I tried running gconfd-2 manually (it's in /usr/lib for some reason?), but yeah, it doesn't respond to any --help or -help or -h or anything like that. Ctrl+c doesn't kill it. After digging through the source code (no github because this is circa January 2013), I found the environment variable GCONF_DEBUG_OUTPUT which sounded interesting. Set it to true (because fuck it, why not?) and tried again.

Aha, turns out ~/.config/gconf/...'s ownership was changed to root:root for some fucking reason. chown'd it, killed gconfd-2 again (again, no ctrl+c doesn't work) and tried again.

Fixed.
I like writing code much better than using it.
 
i hope google doing a clean state os with fuchsia does something decent.

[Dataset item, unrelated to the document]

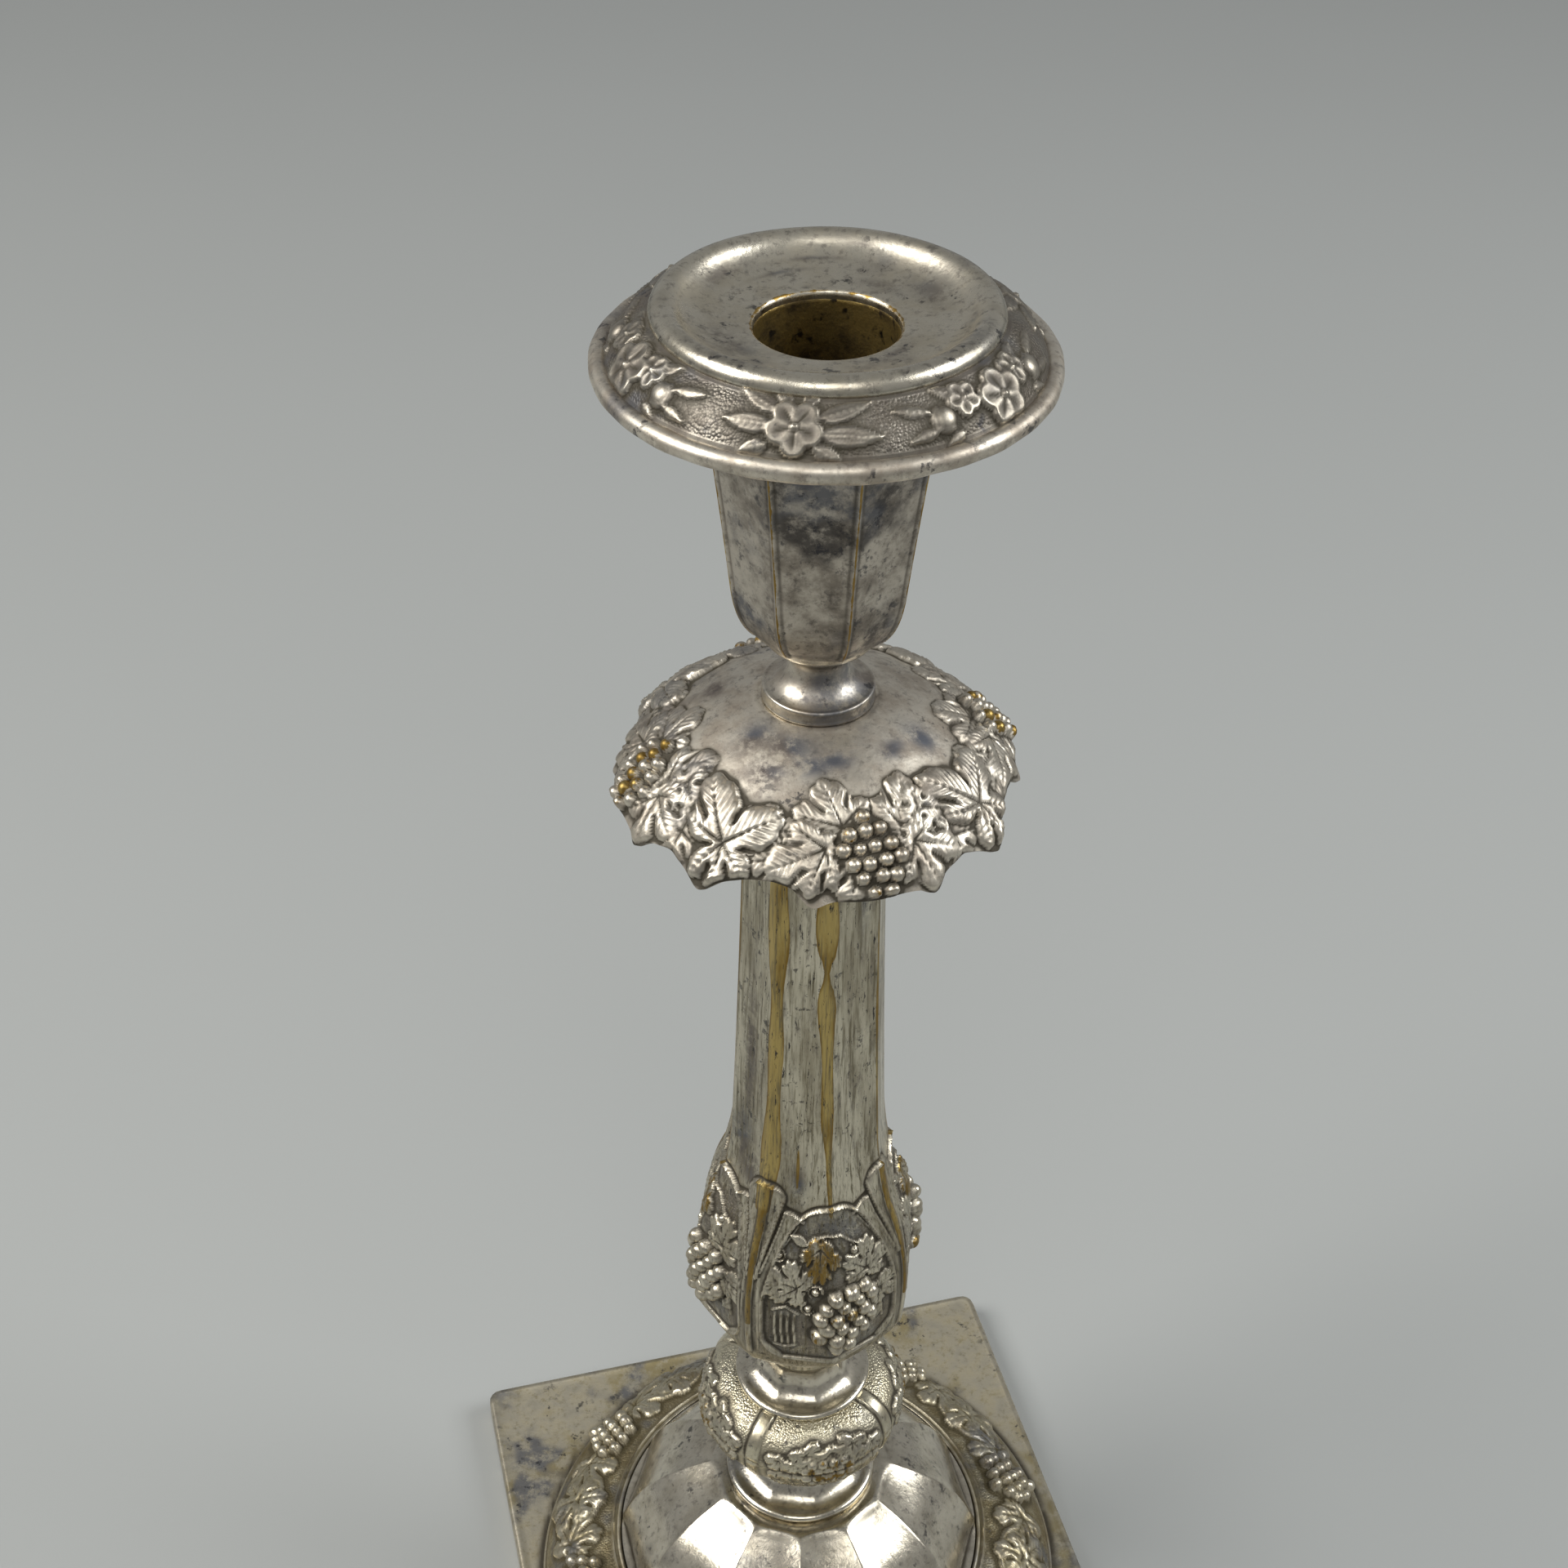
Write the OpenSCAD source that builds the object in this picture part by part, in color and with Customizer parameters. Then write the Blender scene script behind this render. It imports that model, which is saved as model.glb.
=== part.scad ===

I'll switch to any os if it's both well supported, stable and have stable api/abi.
 
meme remix
1525567937957.jpg
 
I've been programming in Java pytgpy and c++ for 3 years now, I took my csa AP exam and I'm almost done highschool. In my highschool computer science class, we program games that just reenforce the basics of java, and of this school year I'm the captain of a the programming part of aa robotic team. What do people actually use computer programming for in jobs. I'm dumbfounded how people use this in a professional environment
 
What do people actually use computer programming for in jobs

I occasionally write Java to build small apps to help me do my job. I'm not IT, but sometimes I need to get data out of the system in a way that only custom code lets me do. What I tend to find is that the pure CS stuff is unimportant - no-one cares if you can recite 5 different ways to sort an array, or make your code the most optimised bit of code ever written. What people find more useful is having a developer who can actually implement the requirements you give them, rather than pissing about trying to show off cool shit.
 
So, this is an embarrassingly pedestrian request, but I'm about to have a lot of free time that I would like to turn into a life skill. What are some good resources for learning to code without buying a college degree?
install linux as your new OS
learn bash scripting to start
learn how to use the command line, modify your linux OS, and program automation tools for yourself

contribute to open source projects
get a career out of the reputation you build working for free on open source projects
 
>not combining vim and emacs into spacemacs
In all seriousness, it's kind of a shame that, even with the huge number of text editors available nowadays, most discussions on them seem to come back to those two.
learn bash scripting to start
I'm not sure if bash scripting is the best place to start; it's very unlike a lot of other programming languages and there aren't quite as many resources for it. Python is usually a good starting place for most people. The last two lines are really good advice, though.